Project 6: Ruby on Rails Project

Ruby on Rails Tutorial

Complete chapters 2, 3, 5, and 6 of the textbook. (If time permits, try the main bits of chapters 7 and 8 too.) See the syllabus for notes on textbook access.

Everyone in the group should complete this part of the project. Collaboration is permitted and encouraged! You do not need to submit anything for this part of the project, but completing it as soon as possible is highly recommended as it will help in completing the second part (i.e. the final project, below).

Final Project: Peer Evaluation Tool

Background

In classes with a team component, such as 3901, peer evaluations are important component of the grading rubric. The feedback from these evaluations is useful to the instructor for assigning a score to an individual student, as well as to the students for receiving constructive criticism from their peers.

A web application would streamline the collection, collation, and analysis of these peer evaluations.

Required Features

  1. A user should be able to submit scores and comments for all of their teammates (and only their teammates). The application should support multiple peer evaluations over the semester (eg, for each project).

  2. An administrative interface should provide the instructor/TA with an easy, intuitive way to populate the class with names and email addresses from a roster and also create the respective teams.

  3. An administrative interface should give a useful view of the scores assigned within a team. This view should support the instructor's need to assign scores to individuals based on these evaluations, as well as quickly detect potential problems that warrant intervention.

Extensions

The following list is not exhaustive. The goal is to create as useful an application as possible, so the following are some challenges that could be addressed to that end. You are encouraged to think of other improvements that would be useful.

  1. Authentication/login. Peer evaluations should be connected to an authenticated user, preventing forging of evaluations.

  2. Admin dashboard to monitor submission of peer evaluations and simplify sending reminders or managing evaluations that are never submitted.

  3. Support for multiple group structures. A student may belong to multiple groups simultaneously (eg a "project group" and a "technology team" as in 3901).

  4. Changing enrollment. Students might add or drop the course and this should be handled cleanly by the tool.

  5. Audience evaluation of presentations. A related, but different, peer evaluation is the feedback an audience provides for a presentation. This kind of evaluation is not quite the same as peer evaluation because it isn't an n-squared evaluation matrix of team-mates evaluating each other. Instead, it is the rest of the class evaluating n presenters. Is it possible to integrate this kind of evaluation seemlessly with the core functionality of peer evaluation described above?

Submission

There are 2 separate submissions for the final project, with different due dates.

  1. Beta version release. By the due date of the final project (as indicated on the class web site), you must push a tag called "v1.0" to your github repo. Over the next several lectures, each group will have about 13 minutes to present their project to the class. In addition to giving a client-view demo (i.e., from the end-user perspective), this presentation should also describe the technical details of the design from an implementer's perspective (database schemas, architecture, etc). Your git repository should include documentation, the slides to be used for the class presentation, as well as the application itself.
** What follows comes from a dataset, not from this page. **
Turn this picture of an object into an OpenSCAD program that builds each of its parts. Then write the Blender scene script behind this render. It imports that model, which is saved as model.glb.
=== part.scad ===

  2. Deployment. By 24 hrs after the end of the 3901 final exam, deploy your application to a service such as heroku. This way, the client can evaluate your project from their own machine/browser. You should push a tag called "v2.0" to your github repo corresponding to this second version of the project. Include a file called RELEASE-NOTES.md that indicates the major changes between this version and the earlier beta version.

Note: Your final project github repos will become public after the beta release. Thus, you will be able to borrow aspects of other groups' projects for improving your own (and vice versa of course). Your final project grade will be 70% based on the beta release and 30% on the deployed version.